**Requirements**
Set down the lines from the one containing "What three.js and" to the one containing "const gap = 0.3;", both lines included, exactly as they stand and with no other lines.

** Start Provided information **

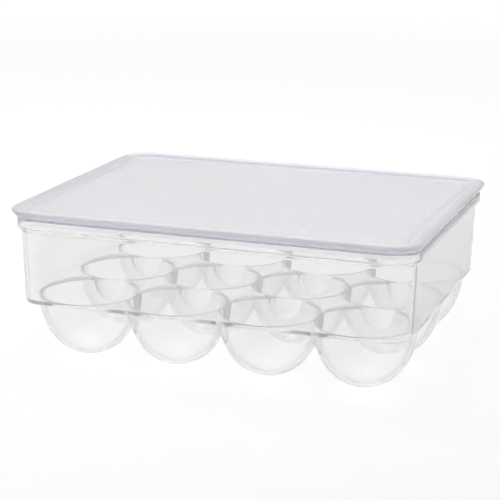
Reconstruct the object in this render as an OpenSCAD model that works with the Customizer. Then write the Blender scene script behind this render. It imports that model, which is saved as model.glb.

** End Provided information **
** Start Provided information **

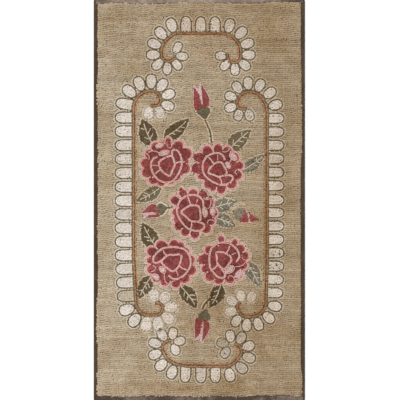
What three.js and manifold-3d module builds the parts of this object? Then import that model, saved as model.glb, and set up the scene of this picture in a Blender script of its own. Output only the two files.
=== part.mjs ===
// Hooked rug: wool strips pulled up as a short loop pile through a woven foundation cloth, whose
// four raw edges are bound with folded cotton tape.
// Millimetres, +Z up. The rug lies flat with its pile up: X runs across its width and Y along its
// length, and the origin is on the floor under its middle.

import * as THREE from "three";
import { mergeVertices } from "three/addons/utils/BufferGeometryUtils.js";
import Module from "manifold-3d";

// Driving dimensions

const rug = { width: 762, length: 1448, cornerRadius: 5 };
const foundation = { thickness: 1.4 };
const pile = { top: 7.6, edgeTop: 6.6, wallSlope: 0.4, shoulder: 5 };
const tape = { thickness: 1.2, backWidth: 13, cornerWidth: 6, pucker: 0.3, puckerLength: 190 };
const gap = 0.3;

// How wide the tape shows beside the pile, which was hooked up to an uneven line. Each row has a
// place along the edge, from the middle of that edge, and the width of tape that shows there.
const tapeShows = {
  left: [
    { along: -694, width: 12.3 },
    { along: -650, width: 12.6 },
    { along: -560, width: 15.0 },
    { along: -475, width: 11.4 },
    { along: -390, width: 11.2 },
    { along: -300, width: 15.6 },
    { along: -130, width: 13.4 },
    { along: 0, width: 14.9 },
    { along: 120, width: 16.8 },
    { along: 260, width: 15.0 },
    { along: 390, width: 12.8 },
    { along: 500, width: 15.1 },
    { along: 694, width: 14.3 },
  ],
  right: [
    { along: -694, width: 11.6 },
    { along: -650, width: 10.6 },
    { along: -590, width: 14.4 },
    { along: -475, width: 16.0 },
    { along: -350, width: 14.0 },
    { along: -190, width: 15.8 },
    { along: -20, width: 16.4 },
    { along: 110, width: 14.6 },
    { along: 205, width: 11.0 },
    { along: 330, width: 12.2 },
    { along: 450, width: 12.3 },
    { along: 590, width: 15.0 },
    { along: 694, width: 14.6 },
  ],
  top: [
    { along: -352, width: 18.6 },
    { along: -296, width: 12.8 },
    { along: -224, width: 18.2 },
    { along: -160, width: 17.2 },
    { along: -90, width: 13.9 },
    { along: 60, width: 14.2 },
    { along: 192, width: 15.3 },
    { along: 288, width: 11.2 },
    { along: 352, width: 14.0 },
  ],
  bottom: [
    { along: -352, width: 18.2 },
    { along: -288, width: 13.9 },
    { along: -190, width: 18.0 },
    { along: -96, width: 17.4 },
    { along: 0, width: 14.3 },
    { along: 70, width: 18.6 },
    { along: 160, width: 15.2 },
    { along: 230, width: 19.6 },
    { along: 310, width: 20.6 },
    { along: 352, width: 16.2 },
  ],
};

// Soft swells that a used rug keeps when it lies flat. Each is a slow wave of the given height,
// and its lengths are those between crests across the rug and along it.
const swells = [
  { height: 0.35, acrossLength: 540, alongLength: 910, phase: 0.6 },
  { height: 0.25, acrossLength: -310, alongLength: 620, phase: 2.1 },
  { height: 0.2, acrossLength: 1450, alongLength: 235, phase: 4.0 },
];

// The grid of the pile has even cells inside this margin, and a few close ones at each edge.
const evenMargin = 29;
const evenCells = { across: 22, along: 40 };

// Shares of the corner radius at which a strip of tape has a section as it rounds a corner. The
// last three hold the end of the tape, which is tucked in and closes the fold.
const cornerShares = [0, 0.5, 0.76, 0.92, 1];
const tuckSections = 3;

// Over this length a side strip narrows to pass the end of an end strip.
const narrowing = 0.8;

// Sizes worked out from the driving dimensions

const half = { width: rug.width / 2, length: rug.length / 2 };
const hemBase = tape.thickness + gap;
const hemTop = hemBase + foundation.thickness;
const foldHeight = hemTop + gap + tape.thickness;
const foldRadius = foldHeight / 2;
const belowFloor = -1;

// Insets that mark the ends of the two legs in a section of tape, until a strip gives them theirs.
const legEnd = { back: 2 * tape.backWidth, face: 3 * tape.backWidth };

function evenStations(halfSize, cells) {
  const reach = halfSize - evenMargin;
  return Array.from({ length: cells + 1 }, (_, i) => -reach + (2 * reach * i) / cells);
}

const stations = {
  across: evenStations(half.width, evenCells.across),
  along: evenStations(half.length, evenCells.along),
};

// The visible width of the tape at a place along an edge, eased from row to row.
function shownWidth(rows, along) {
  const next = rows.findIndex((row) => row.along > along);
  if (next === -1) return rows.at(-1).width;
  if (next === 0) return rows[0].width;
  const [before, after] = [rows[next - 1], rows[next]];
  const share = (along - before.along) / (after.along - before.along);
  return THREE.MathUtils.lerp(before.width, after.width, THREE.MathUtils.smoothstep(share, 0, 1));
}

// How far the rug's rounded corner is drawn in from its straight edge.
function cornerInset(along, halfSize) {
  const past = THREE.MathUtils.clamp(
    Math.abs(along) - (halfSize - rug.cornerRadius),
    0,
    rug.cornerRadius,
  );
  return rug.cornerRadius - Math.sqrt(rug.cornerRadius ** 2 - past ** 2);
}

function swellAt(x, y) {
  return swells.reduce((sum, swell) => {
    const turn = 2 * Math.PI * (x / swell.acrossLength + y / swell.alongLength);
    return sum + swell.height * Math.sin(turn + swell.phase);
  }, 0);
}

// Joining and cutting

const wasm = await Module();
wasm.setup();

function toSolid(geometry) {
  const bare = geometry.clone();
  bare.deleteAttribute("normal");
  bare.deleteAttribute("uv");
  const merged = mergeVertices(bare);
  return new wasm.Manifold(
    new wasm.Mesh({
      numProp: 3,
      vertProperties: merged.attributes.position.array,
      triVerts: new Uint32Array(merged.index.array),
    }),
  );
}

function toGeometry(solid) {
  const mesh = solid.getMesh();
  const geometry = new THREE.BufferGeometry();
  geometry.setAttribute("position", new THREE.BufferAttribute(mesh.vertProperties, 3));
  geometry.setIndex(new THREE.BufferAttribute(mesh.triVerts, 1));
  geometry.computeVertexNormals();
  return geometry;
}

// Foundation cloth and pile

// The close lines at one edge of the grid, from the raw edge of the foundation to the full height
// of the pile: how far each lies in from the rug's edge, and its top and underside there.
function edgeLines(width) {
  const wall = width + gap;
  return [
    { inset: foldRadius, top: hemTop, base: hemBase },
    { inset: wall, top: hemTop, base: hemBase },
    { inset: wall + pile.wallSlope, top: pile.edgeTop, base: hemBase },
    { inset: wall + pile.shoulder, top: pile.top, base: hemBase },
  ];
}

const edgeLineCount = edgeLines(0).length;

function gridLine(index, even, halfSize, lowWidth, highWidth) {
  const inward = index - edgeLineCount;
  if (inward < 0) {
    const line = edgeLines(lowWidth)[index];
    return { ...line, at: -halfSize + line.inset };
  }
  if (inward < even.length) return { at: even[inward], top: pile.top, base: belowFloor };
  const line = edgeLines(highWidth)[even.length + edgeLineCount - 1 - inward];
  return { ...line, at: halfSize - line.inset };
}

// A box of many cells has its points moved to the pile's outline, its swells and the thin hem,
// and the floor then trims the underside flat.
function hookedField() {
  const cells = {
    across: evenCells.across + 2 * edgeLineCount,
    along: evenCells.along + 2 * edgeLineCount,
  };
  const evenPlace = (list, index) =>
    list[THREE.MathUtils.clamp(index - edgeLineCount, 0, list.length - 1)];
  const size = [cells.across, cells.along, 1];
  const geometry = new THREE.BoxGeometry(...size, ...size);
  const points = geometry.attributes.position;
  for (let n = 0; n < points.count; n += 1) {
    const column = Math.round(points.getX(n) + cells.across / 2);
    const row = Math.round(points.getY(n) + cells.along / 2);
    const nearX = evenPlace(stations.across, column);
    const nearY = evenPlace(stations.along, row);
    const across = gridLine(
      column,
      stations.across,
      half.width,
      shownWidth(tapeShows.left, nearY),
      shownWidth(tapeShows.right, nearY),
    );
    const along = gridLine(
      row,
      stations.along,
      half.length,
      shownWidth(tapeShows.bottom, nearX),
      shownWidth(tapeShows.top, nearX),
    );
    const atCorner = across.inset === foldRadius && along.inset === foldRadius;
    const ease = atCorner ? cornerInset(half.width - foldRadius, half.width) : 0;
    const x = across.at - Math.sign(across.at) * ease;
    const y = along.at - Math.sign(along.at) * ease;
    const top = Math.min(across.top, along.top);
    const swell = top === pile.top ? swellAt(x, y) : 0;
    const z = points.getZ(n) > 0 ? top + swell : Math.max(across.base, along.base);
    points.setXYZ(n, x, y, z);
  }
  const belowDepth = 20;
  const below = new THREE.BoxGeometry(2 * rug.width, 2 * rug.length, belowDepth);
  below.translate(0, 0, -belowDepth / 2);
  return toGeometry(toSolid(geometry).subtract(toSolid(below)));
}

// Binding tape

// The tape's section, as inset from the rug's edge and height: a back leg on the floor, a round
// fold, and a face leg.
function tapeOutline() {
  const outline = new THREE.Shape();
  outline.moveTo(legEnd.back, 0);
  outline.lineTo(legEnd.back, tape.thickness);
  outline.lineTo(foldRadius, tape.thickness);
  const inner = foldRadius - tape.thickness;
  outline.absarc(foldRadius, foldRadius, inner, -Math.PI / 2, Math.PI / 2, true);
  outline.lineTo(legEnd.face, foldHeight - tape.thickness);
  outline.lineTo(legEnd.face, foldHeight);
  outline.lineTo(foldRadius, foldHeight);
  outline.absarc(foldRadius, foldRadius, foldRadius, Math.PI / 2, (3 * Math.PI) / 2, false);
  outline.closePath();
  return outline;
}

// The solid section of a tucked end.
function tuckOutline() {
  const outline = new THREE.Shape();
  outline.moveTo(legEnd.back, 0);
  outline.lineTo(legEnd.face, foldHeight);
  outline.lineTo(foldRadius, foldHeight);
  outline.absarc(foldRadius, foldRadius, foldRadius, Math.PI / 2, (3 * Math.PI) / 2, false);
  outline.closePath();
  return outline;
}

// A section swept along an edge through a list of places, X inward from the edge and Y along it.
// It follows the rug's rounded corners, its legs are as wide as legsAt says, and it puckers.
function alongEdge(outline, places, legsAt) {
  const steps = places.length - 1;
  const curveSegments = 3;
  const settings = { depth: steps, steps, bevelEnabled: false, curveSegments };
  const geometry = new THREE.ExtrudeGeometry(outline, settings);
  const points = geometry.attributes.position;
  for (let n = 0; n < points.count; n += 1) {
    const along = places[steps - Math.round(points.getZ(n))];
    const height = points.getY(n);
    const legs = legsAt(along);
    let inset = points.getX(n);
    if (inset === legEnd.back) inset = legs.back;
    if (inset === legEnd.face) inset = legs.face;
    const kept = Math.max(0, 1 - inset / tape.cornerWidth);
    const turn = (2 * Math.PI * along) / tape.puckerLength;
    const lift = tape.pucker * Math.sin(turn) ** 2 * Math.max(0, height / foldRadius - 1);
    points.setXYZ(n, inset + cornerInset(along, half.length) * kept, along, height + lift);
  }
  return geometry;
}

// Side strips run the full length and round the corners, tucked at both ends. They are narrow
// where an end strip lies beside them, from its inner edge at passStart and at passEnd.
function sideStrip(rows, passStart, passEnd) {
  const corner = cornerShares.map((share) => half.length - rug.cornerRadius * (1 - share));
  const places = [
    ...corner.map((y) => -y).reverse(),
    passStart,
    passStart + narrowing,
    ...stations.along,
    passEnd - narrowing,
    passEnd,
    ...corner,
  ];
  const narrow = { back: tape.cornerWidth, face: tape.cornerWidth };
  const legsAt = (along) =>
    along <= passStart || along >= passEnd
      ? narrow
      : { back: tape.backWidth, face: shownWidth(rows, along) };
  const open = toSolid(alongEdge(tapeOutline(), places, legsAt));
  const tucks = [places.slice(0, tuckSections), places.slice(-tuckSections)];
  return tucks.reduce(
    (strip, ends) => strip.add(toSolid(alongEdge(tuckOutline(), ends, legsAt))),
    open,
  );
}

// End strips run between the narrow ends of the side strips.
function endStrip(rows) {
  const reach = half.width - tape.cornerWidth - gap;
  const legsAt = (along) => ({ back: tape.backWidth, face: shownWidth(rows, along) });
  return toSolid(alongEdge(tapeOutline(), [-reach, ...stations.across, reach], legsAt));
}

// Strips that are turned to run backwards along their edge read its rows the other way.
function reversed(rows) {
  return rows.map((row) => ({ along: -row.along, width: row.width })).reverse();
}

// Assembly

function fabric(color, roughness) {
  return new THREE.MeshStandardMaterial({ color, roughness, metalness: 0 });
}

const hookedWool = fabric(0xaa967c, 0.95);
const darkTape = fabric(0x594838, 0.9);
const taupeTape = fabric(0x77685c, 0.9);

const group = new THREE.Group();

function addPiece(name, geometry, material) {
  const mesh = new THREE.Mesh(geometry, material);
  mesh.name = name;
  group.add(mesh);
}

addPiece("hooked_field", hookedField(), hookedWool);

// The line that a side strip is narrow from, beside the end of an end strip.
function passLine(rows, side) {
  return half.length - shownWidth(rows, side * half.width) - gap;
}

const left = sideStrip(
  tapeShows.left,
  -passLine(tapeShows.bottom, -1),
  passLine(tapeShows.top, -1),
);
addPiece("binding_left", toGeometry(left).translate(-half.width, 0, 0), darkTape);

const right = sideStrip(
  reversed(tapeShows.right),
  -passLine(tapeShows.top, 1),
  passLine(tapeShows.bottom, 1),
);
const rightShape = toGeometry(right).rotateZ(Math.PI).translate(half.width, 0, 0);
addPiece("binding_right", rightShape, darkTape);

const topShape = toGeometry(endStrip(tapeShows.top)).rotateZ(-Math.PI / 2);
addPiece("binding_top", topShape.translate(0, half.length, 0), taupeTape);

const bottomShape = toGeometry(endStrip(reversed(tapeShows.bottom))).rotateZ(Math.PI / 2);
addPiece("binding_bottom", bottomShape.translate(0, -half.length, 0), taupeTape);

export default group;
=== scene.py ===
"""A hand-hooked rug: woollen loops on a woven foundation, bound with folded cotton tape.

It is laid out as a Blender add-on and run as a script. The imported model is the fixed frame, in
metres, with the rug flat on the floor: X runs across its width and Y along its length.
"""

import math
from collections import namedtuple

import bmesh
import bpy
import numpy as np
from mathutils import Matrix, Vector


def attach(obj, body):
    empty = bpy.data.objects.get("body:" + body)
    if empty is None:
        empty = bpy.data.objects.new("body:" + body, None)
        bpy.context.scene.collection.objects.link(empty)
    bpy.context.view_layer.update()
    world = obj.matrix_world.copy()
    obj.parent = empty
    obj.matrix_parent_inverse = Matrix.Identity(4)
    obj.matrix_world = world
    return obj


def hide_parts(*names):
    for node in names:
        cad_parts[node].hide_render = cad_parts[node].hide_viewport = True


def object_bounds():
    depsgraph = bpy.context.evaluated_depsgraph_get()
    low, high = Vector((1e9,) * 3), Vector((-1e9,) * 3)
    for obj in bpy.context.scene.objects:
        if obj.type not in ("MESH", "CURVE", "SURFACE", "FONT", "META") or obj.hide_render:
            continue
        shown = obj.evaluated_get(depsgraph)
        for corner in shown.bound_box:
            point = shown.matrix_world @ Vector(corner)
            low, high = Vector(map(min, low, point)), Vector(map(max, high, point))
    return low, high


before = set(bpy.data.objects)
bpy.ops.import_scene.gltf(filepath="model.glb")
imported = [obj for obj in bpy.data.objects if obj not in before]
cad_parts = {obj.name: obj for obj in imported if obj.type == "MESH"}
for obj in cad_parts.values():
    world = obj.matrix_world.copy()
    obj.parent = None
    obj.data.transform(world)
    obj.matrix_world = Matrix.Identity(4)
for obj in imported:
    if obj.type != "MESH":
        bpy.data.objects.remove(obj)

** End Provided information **

**Expected answer**
What three.js and manifold-3d module builds the parts of this object? Then import that model, saved as model.glb, and set up the scene of this picture in a Blender script of its own. Output only the two files.
=== part.mjs ===
// Hooked rug: wool strips pulled up as a short loop pile through a woven foundation cloth, whose
// four raw edges are bound with folded cotton tape.
// Millimetres, +Z up. The rug lies flat with its pile up: X runs across its width and Y along its
// length, and the origin is on the floor under its middle.

import * as THREE from "three";
import { mergeVertices } from "three/addons/utils/BufferGeometryUtils.js";
import Module from "manifold-3d";

// Driving dimensions

const rug = { width: 762, length: 1448, cornerRadius: 5 };
const foundation = { thickness: 1.4 };
const pile = { top: 7.6, edgeTop: 6.6, wallSlope: 0.4, shoulder: 5 };
const tape = { thickness: 1.2, backWidth: 13, cornerWidth: 6, pucker: 0.3, puckerLength: 190 };
const gap = 0.3;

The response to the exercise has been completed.